Posted in Music,Putting One Foot in Front of the Other by bourdaghs on the October 28th, 2013

Since the unwelcome news of Lou Reed’s death arrived yesterday, I’ve been fascinated to read many different personal accounts about how people first encountered his music. The stories all more or less resemble one another, and yet they are all also indelibly personal.

For me, it was back in 1977 or 78. I was a high school student in St. Paul, and Reed and the Velvet Underground were mostly a rumor, a fascinating ghost that everyone knew about but no one had seen. Their records were out of print, and this was of course long before the Internet. Then I stumbled across a cheap used copy of the second VU album in eleventh grade. That scratched-up vinyl passed its way through the hands of all my friends, like a holy relic. Not long after, I came across another used-record treasure: Reed’s eponymous solo debut from 1972. Again, the album circulated among my friends; I wonder how many cassette tapes were recorded from it.

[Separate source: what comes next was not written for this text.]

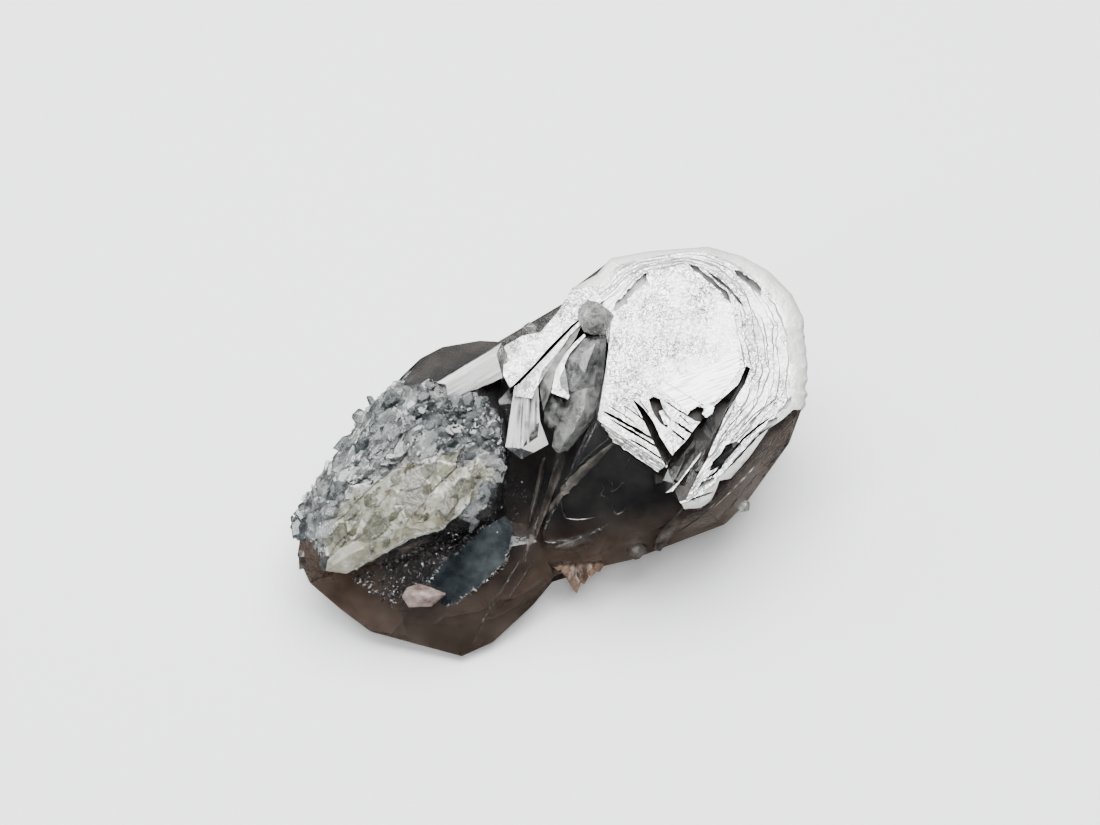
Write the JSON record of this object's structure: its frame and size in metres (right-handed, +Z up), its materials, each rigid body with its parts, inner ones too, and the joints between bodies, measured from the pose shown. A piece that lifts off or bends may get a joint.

On Facebook the Minneapolis critic Jim Walsh yesterday reminded me of another crucial source of info we had: cover versions of VU songs by cool local bands. The Flamin’ Oh’s, for example, used to close sets with a fiery version of “Waiting for My Man.”

Then in 1979, my freshman year of college, I splurged and bought a new copy of the 1974 live “Rock and Roll Animal,” and that was that. I fell so hard in love with side one and its extended workouts on “Sweet Jane” and “Heroin” that I think a year or two passed before I even bothered to flip it over and listen to side two. That year I also bought Reed’s “Growing Up in Public” when it first came out; the album never got much critical respect, but it’s always been one of my favorites.

In the years that followed I gradually accumulated all of the VU albums, plus most of Reed’s solo works. I also discovered the solo career of John Cale, Reed’s VU bandmate, and even got to interview Cale circa 1982. But I didn’t get to see Reed play live until just a few years ago–the 2009 Lollapalooza Festival. Here’s how I wrote up my reaction to that show on an earlier incarnation of this blog:

After that [Neko Case’s set] I caught a bit of Dan Auerbach’s neo-garage psychedelic set before retiring to a quiet spot in the grass to rest up a bit for the main event.

Which, for me anyhow, was Uncle Lou Reed. I first discovered Lou and the Velvets back in 1977, but I’d never seen him live before. Tonight’s set was in some ways disappointing, but in a Lou Reed kind of way: I’m gonna show you muthas that I don’t give a rat’s ass about Lollapalooza or any other show biz bullshit. So I guess that means it was good, right? He came on quite late, but all was forgiven with the opening chords to “Sweet Jane,” the first number. He then proceeded to play a string of remarkably obscure songs: “Waves of Fear,” Dirty Blvd.,” “Mad” and “Paranoia Key of E.” After that, we got about ten minutes of metal machine music, which finally morphed into the two-chord riff of “Waiting for the Man,” much to the crowd’s delight. He closed with “Walk on the Wild Side,” of course, and even smiled once or twice during it.

By strange coincidence, early last week I felt a sudden urge to revisit Reed. It had been a year or more since I’d last listened to him. As a result, my soundtrack during the week leading up to his death was spent in the company of his music — mostly “New York” and “Growing Up in Public.” In thinking about Reed, I also looked up some of Robert Christgau’s writings and came across the following review of “New York”:

Protesting, elegizing, carping, waxing sarcastic, forcing jokes, stating facts, garbling what he just read in the Times, free-associating to doomsday, Lou carries on a New York conversation–all that’s missing is a disquisition on real estate. […] As usual, the pleasure of the lyrics is mostly tone and delivery–plus the impulse they validate, their affirmation that you can write songs about this stuff.

Christgau really puts his finger on something here. Reed’s songs are sometimes musically unmemorable (though of course he showed repeatedly that he could compose a killer riff or melody when he put his mind to it). His lyrics, while naked and sharp, don’t always make for great poetry when you read them off the page. But something happens when Reed sings those words to those tunes: a great New York voice takes over, funny and angry, wisecracking and wise. It’s the tone and the delivery–the voice.